Two Australian citizens face execution in Indonesia for drug smuggling, with current indications the pair will receive their lawful punishment on Wednesday (April 29th). They are part of a gang of drug smugglers known collectively as the Bali Nine, although the other members of the gang were sentenced to life imprisonment. Australian outrage has focused on the fact that Indonesia has the temerity to hand down the death penalty to criminals with Australian citizenship. Who do the Indonesians think they are?

Let’s forget the Bali Nine. What about the 250 million people of Indonesia? Indonesia is a sovereign, independent country, and 250 million do have their rights too, to their culture, to their chosen political process, to their chosen judicial process. There should be nothing compulsory about a developing nation signing up to Western-style light punishments.

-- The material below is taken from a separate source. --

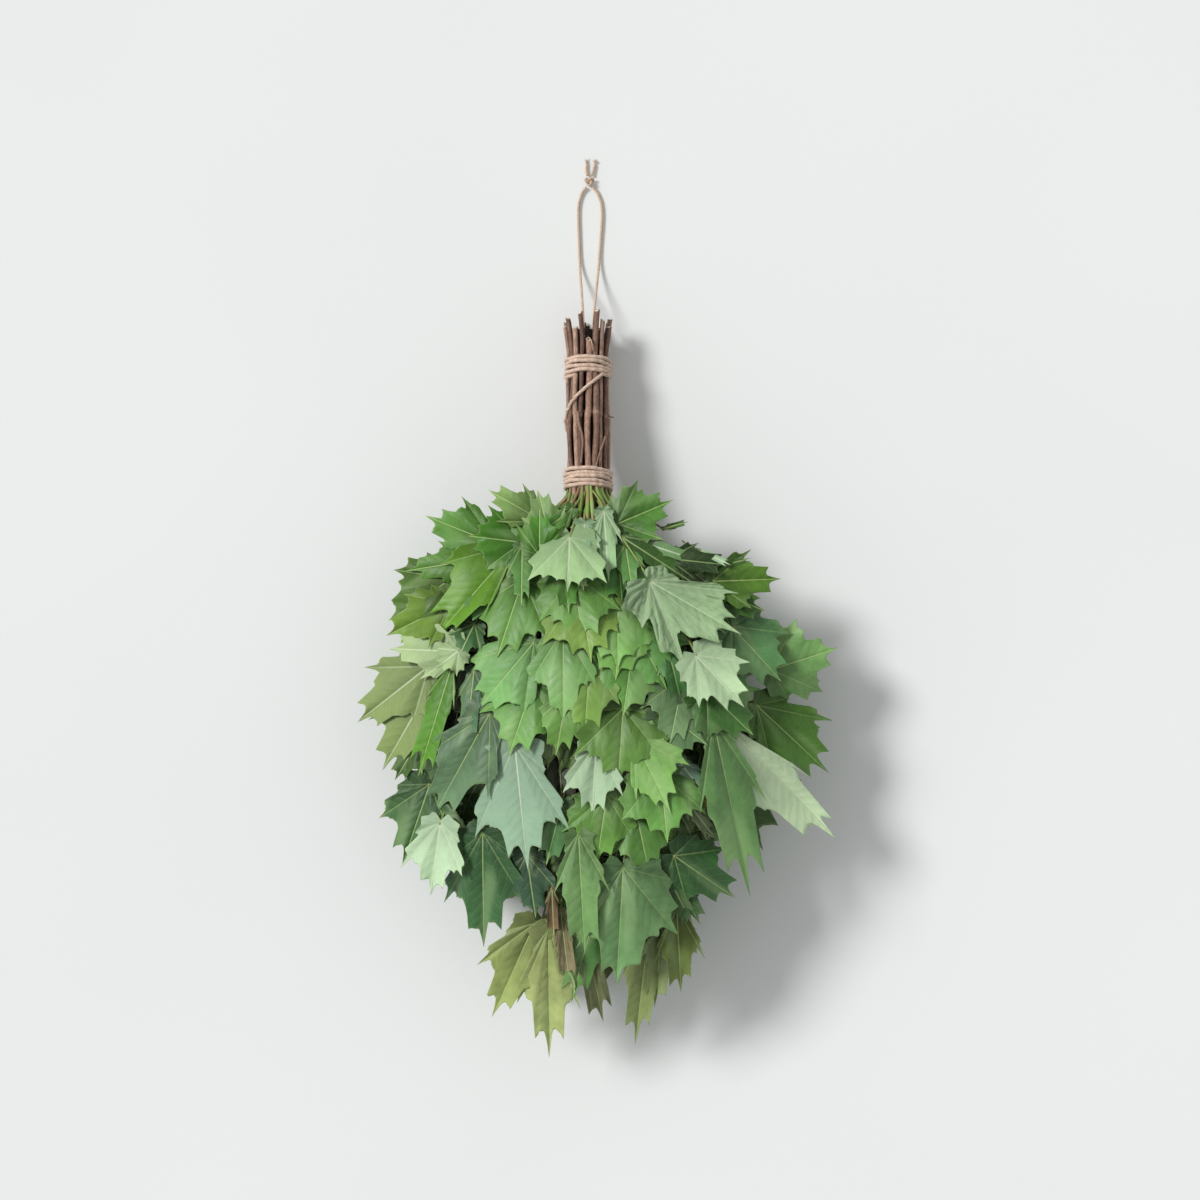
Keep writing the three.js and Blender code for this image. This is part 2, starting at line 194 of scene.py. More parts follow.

Drug smuggling is controversial in libertarian circles: one solution to the problem is to legalize the trade. But that is tangential to what I’m addressing in this article, which is Australia’s imperious treatment of Indonesia. Drug smuggling is illegal in Indonesia, and any Australian citizens convicted should get the same sentence as everyone else. To argue anything else would be to demand the end of the rule of law in Indonesia.

For months now, the Australian government has been interfering in the judicial process in Indonesia, demand extra reviews of the penalty and so forth. Australia’s disgraceful foreign minister, Julie Bishop, has made scurrilous claims that Indonesian judges demanded a bribe to commute the death sentences to imprisonment. It seems likely, however, that the political leadership of Indonesia would not allow the local judicial system to be undermined by Australia, and so no payment would be sufficient to commute these sentences. Indonesia points out that Australia has advanced no evidence of corruption in the case. Australia has even leant on the UN Secretary-General, Ban Ki-Moon to call for a moratorium on the death penalty in Indonesia. Curiously, it seems the UN denies the right to sovereignty of Indonesia.

Neither of the two men is really Australian! One, Myuran Sukumaran is a Sri Lankan Tamil born in Australia, and the other, Andrew Chan, is Chinese, the Australian-born son of Chinese immigrants to Australia. They were convicted in 2006 as part of a multinational gang trying to smuggle heroin into Australia. There are other similar cases in the pipeline. Another convict, Serge Atlaoui, has French citizenship, provoking French threats of “consequences” unless the local rule of law is traduced in Indonesia.

It is time countries like Australia let go. Indonesia is not a colony. It is not a country that really, by rights, ought to be under Western control. I defer to no-one in my admiration of the British Empire, but the Empire is in the past and we must not continue to make fools of ourselves on the world stage by behaving as if we (the Western countries) will forever be in a position to exercise control over the domestic policies of non-Western nations. Australia must let go of the concept of Empire. It must allow it to recede into history.

My sole hesitation over the process is that nine years have passed since conviction, and it would be better for sentence to be executed swiftly, without allowing the passage of many years. Be that as it way, this is Indonesia’s judicial system. Execute the pair on Wednesday, Indonesia, and tell the Australians to take a hike.